## TASK TO CARRY OUT
Across the listing below, count the lines that mention the string "More". Reply with the figure only.

** Start **

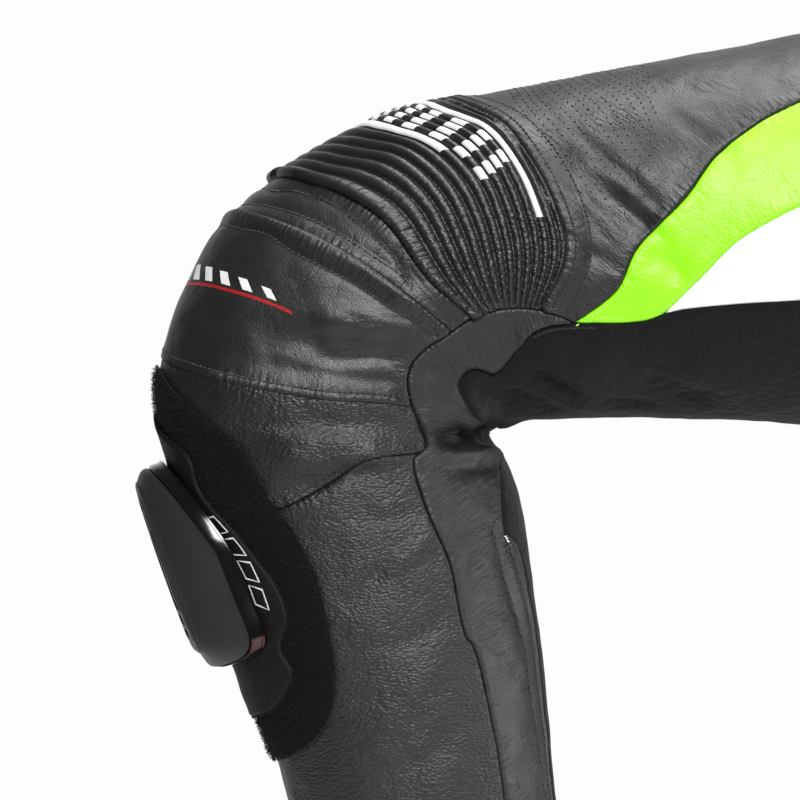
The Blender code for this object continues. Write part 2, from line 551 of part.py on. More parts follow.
class Half:
    """The meshed right half: points with their place, position, normal, and the faces of each piece."""

    def __init__(self):
        drawing = draw_seams()
        outlines = {"loop_panel": overlay_loop(LOOP_OUTLINE, True), "hook_plate": overlay_loop(PLATE_OUTLINE, True),
                    "waist_tab": overlay_loop(TAB_OUTLINE, False), "fly_flap": overlay_loop(FLY_OUTLINE, False)}
        for name in ("waist_tab", "fly_flap"):
            curve = outlines[name]
            curve[0] = drawing.meet("front_rise", curve[0])
            curve[-1] = drawing.meet("front_rise", curve[-1])
        coordinates, edges, separates = [], [], []

        def add_line(line, closed, separator):
            first = len(coordinates)
            coordinates.extend(flat(line))
            ids = list(range(first, len(coordinates))) + ([first] if closed else [])
            edges.extend(zip(ids[:-1], ids[1:]))
            separates.extend([separator] * (len(ids) - 1))

        for line in drawing.lines.values():
            add_line(line, False, True)
        for name, line in outlines.items():
            add_line(line, name in ("loop_panel", "hook_plate"), False)
        for line in rib_lines():
            add_line(line, False, False)
        lines = drawing.lines
        boundary = flat(np.vstack([lines["front_rise"], lines["inner_seam"][1:], lines["hem"][1:],
                                   lines["inner_seam_back"][::-1][1:], lines["back_rise"][::-1][1:],
                                   lines["waist"][::-1][1:-1]]))
        seam_places = np.array(coordinates) / np.array([1.0, FLAT_MM_PER_DEGREE])
        interior = fill_points(seam_places, boundary)
        coordinates.extend(flat(interior))
        result = delaunay_2d_cdt([tuple(c) for c in coordinates], edges, [], 0, 0.02, True)
        flat_points = np.array([tuple(v) for v in result[0]])
        fixed, walls = set(), set()
        for edge, origin in zip(result[1], result[4]):
            if origin:
                fixed.add(frozenset(edge))
                if any(o < len(separates) and separates[o] for o in origin):
                    walls.add(frozenset(edge))
        faces = np.array([tuple(f) for f in result[2]])
        middle = flat_points[faces].mean(1)
        faces = faces[inside_polygon(middle, boundary)]
        self.places = flat_points / np.array([1.0, FLAT_MM_PER_DEGREE])
        self.base = base_point(self.places[:, 0], self.places[:, 1])
        self.normal = base_normal(self.places[:, 0], self.places[:, 1])
        self.on_rise = np.zeros(len(flat_points), bool)
        self.settle_rise(flat_points, lines)
        faces = flip_long_edges(faces, flat_points, self.base, fixed)
        self.faces = np.array([self.outward(f, flat_points) for f in faces])
        self.surface = self.base + self.normal * fold_height(self.base)[:, None]
        self.pieces = self.name_pieces(walls, flat_points)
        middle = flat_points[self.faces].mean(1)
        for name, outline in outlines.items():
            polygon = flat(outline)
            if name in ("waist_tab", "fly_flap"):
                polygon = flat(np.vstack([outline, self.rise_between(lines, outline)]))
            self.pieces[name] = self.faces[inside_polygon(middle, polygon)]

    @staticmethod
    def rise_between(lines, outline):
        """The front rise from the end of an outline back to its start."""
        line = lines["front_rise"]
        low, high = sorted((outline[0, 0], outline[-1, 0]))
        part = line[(line[:, 0] > low) & (line[:, 0] < high)]
        return part[::-1] if outline[-1, 0] > outline[0, 0] else part

    def settle_rise(self, flat_points, lines):
        """Put the points of the front and back rise on the middle plane, with normals in it."""
        back = lines["back_rise"][::-1][1:]
        places = np.vstack([lines["front_rise"], back])
        inwards = np.concatenate([np.full(len(lines["front_rise"]), -1.0), np.full(len(back), 1.0)])
        inwards[len(lines["front_rise"]) - 1] = 0   # the crotch itself
        step = np.zeros(len(places))
        for _ in range(12):     # the thighs fold together here, so step in until the point is on this one
            points = base_point(places[:, 0], places[:, 1] + inwards * step)
            step += np.where(points[:, 0] > 1, 0.75, 0)
        points[:, 0] = -SEAM_GAP / 2
        along = np.gradient(points, axis=0)
        normals = np.stack([0 * along[:, 0], along[:, 2], -along[:, 1]], 1)
        normals /= np.linalg.norm(normals, axis=1)[:, None]
        crotch_again = flat((CROTCH_STATION, CROTCH_AROUND - 360))
        for place, point, normal in zip(flat(places), points, normals):
            on = np.abs(flat_points - place).sum(1) < 0.05
            if abs(place[0] - CROTCH_STATION) < 0.01:
                on |= np.abs(flat_points - crotch_again).sum(1) < 0.05
            self.on_rise |= on
            self.base[on] = point
            self.normal[on] = normal

    @staticmethod
    def outward(face, flat_points):
        """The face wound so that its normal points out of the body."""
        return face if flat_area(flat_points[list(face)]) > 0 else (face[0], face[2], face[1])

    def name_pieces(self, walls, flat_points):
        """Flood each piece from a place inside it, stopping at seams."""
        owner = {}
        for i, f in enumerate(self.faces):
            for k in range(3):
                owner.setdefault(frozenset((f[k], f[(k + 1) % 3])), []).append(i)
        middle = flat_points[self.faces].mean(1)
        taken, pieces = {}, {}
        for name, seed in PANEL_SEEDS.items():
            start = int(np.argmin(np.abs(middle - flat(seed)).sum(1)))
            if start in taken:
                raise ValueError(f"{name} and {taken[start]} are one piece")
            queue, found = [start], {start}
            while queue:
                f = self.faces[queue.pop()]
                for k in range(3):
                    edge = frozenset((f[k], f[(k + 1) % 3]))
                    if edge in walls:
                        continue
                    for other in owner[edge]:
                        if other not in found:
                            found.add(other)
                            queue.append(other)
            taken.update(dict.fromkeys(found, name))
            pieces[name] = self.faces[sorted(found)]
        left = [i for i in range(len(self.faces)) if i not in taken and flat_area(flat_points[self.faces[i]]) > 1]
        if left:
            raise ValueError(f"{len(left)} faces in no piece, near {self.places[self.faces[left[0]]].tolist()}")
        return pieces


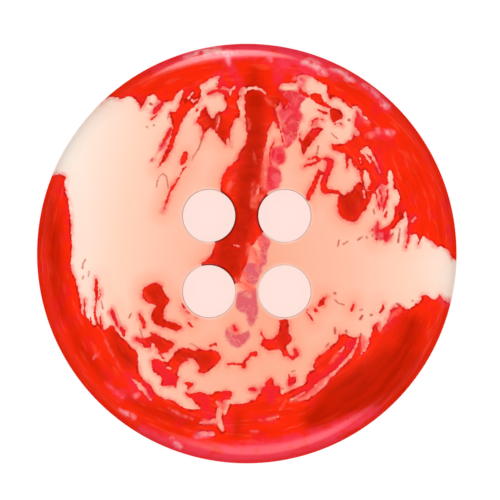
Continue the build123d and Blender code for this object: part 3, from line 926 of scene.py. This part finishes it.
# Resin: colours are display values from 0 to 255
resinLooks = {
    # cream: painted shade, darker and warmer in the middle and paler towards the rim
    "cream": {
        0.0: (250, 167, 137), 0.24: (251, 183, 156), 0.41: (252, 190, 165), 0.51: (253, 197, 173),
        0.68: (254, 210, 186), 0.81: (254, 222, 204), 0.98: (254, 239, 227),
    },
    "brightRed": (255, 41, 8),
    # painted shade: the red where it lies in shade
    "shadedRed": (190, 25, 1),
    "crimson": (238, 22, 44),
    "streak": (255, 88, 62),
    "wispInside": (253, 104, 86),
    # wisps at the rim, paler and pinker as painted sheen
    "wispAndSheenAtRim": (255, 150, 160),
    "wispCore": (255, 206, 192),
    "washInside": (240, 28, 52),
    # washes at the rim, pinker as painted reflection
    "washAndReflectionAtRim": (250, 58, 84),
    "rind": (226, 22, 34),
    "outline": (140, 10, 6),
    "halo": (250, 108, 98),
    "blush": (254, 162, 130),
    "hair": (206, 70, 58),
    "veilDark": (232, 38, 56),
    "veilPale": (246, 84, 98),
    "veilMauve": (222, 92, 106),
    "veilThin": (252, 138, 124),
    # painted shade round the mouths on the red, and painted light on the cream
    "mouthShadeOnRed": (104, 5, 4),
    "mouthLightOnCream": (255, 216, 200),
}

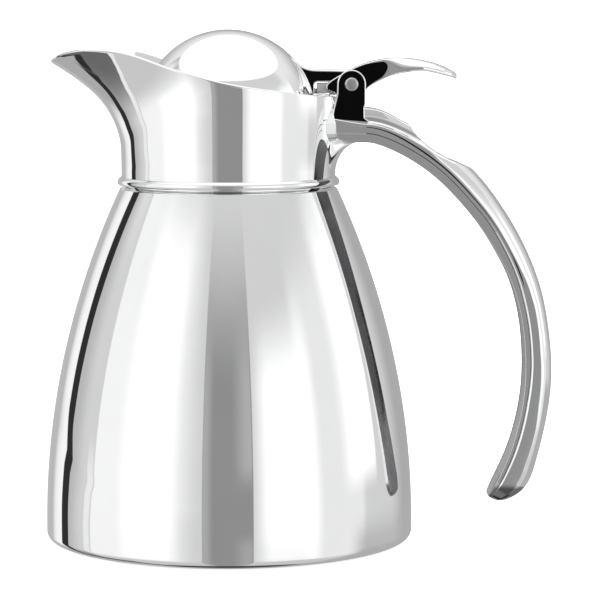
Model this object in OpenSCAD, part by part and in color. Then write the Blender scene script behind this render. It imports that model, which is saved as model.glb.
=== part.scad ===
// Thermal carafe with a flip lid: a double-wall steel flask with a spouted
// collar, a C-shaped handle and a domed stopper lid on a rear hinge.
// Millimetres. The origin is the centre of the base on the resting plane,
// +Z is up, the spout points to -X and the handle to +X.

/* [Body] */
// Outer radius of the body at the base
base_r = 60; // [59:0.5:61]
// Outer radius of the body at the top of the shoulder
neck_r = 35.5; // [35.2:0.1:35.8]
// Thickness of the outer steel wall
shell_t = 0.6; // [0.5:0.1:0.8]
// Thickness of the inner flask's steel wall
flask_t = 0.6; // [0.5:0.1:0.8]
// Distance between the outer faces of the shell and the flask
vacuum_gap = 6; // [5.8:0.1:6.4]
// Inner radius of the flask's throat
throat_r = 27; // [26.8:0.1:27.2]

/* [Collar and spout] */
// Wall thickness of the collar and spout
collar_t = 1.1; // [0.9:0.1:1.3]
// Radius of the lip at the end of the spout, seen from above
lip_r = 7.5; // [6.5:0.5:9]
// Thickness of the round bead on the neck
bead_d = 3.2; // [2.8:0.1:3.3]

/* [Lid] */
// Outer radius of the domed lid
dome_r = 28.7; // [28.5:0.1:28.8]
// Thickness of the dome's steel
dome_t = 0.6; // [0.5:0.1:0.7]
// Height of the dome's equator above the base
dome_z = 137.3; // [137.2:0.1:137.4]
// Half width of the arm that carries the lid
arm_w = 5.6; // [5.4:0.1:5.7]

/* [Hinge] */
// Distance of the hinge pin from the body's axis
pin_x = 39.9; // [39.8:0.1:40]
// Height of the hinge pin above the base
pin_z = 148.45; // [148.4:0.05:148.6]
// Radius of the hinge pin's shaft
pin_r = 1.5; // [1.3:0.1:1.5]
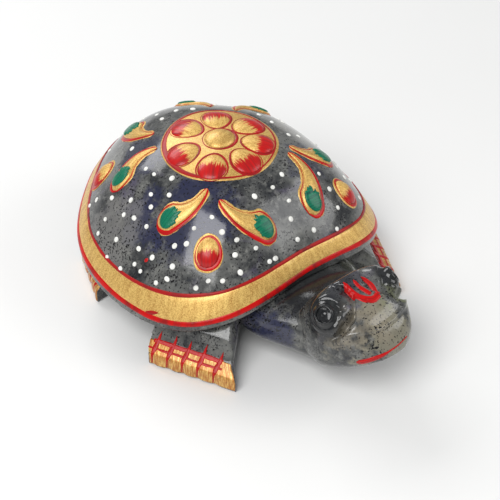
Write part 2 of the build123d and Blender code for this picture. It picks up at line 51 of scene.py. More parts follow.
# %% [markdown]
# ## One helper that makes a piece
# Each piece is a mesh made from points in millimetres. Working in millimetres and scaling once,
# at the end, keeps the numbers readable. Every piece rides on the one body of the tortoise,
# hides the CAD nodes that it stands for, and takes the material of its finish. A piece can
# carry brush marks: three numbers for each point, along the brush, across it, and a seed. The
# paint materials read them.

# %% A piece from points and faces
MATERIALS = {}


def piece(name, points, faces, finish, nodes=(), marks=None):
    """A mesh from points in millimetres, with its finish and its CAD nodes."""
    mesh = bpy.data.meshes.new(name)
    mesh.from_pydata((np.asarray(points, float) * MM).tolist(), [], faces)
    mesh.validate()
    mesh.shade_smooth()
    if marks is not None:
        layer = mesh.attributes.new("brush", "FLOAT_VECTOR", "POINT")
        layer.data.foreach_set("vector", np.asarray(marks, float).ravel())
    obj = bpy.data.objects.new(name, mesh)
    scene.collection.objects.link(obj)
    mesh.materials.append(MATERIALS[finish])
    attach(obj, "root")
    if nodes:
        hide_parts(*nodes)
    return obj


# %% [markdown]
# Nearly every surface here is a grid of points, row by row. A grid's faces could
# come from Blender's own grid tool, but then each point would have to be moved
# afterwards. Numbering the faces first lets the points come straight from a formula.

# %% Faces for a grid, and which way they look
INSIDE = np.array([0.0, 5.0, 10.0])      # a place in the middle of the body


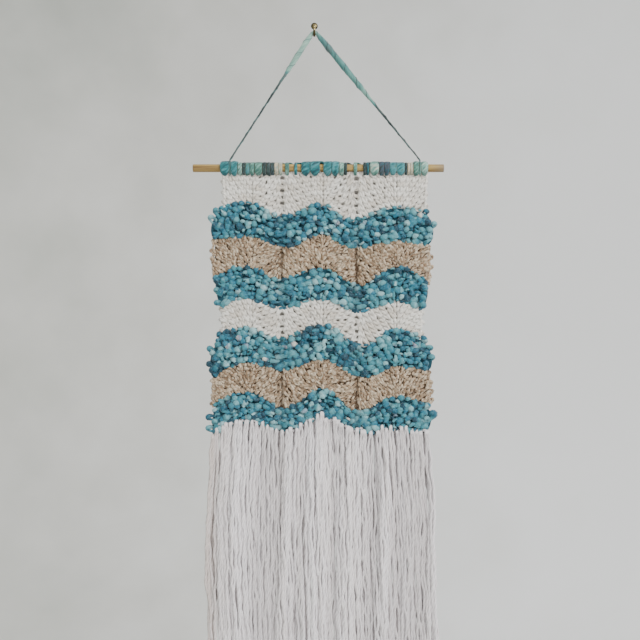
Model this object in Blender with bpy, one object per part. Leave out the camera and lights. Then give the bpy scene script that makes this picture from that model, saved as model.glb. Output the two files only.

** End **

## TASK ANSWER
2